Jessica was primarily motivated to come to Myanmar to witness and report on the 2015 election, arriving a full three years in advance in order to be better positioned to understand that historic event. The Burmese people’s jubilation over those election results of course ended with a crash in 2021.   

Jessica has struggled to understand the extremes of humanity that are found in Myanmar. “I've never understood how you can have these two types of people in one geographic area,” she says. “You have these uncouth brutes who have no humanity. And then you have some of the most gentle people in the world....”

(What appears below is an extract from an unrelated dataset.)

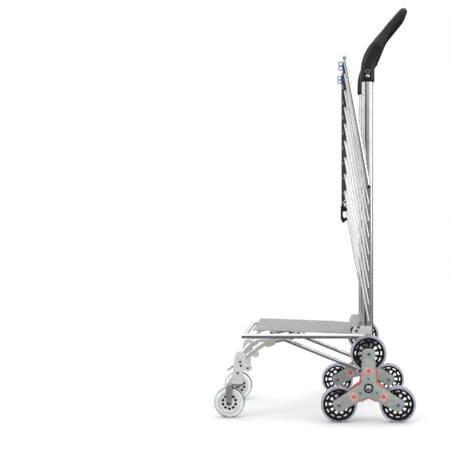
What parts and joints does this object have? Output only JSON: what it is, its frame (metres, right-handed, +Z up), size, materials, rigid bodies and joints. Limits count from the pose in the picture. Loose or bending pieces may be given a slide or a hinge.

Of all the ongoing tragedies now facing Myanmar, the one that particularly grabs at her heart is the wholesale destruction of the journalism field. She bore witness to the tentative growth of an entire field as state censorship eased. It was exciting to see young Burmese reporters and photographers exploring what was becoming possible… and yet now this has all been crushed, with so many journalists on the run, imprisoned, or killed.

Still, Jessica reflects on the situation with optimism. “I believe that the people will get there in the end, because they are so determined… The alternative is to live a life of total darkness…I've heard people say, ‘Let's clear the decks of the NLD as well. Let's start again, build from the bottom, and a society that's inclusive, and we can avoid some of the mistakes of the past.’”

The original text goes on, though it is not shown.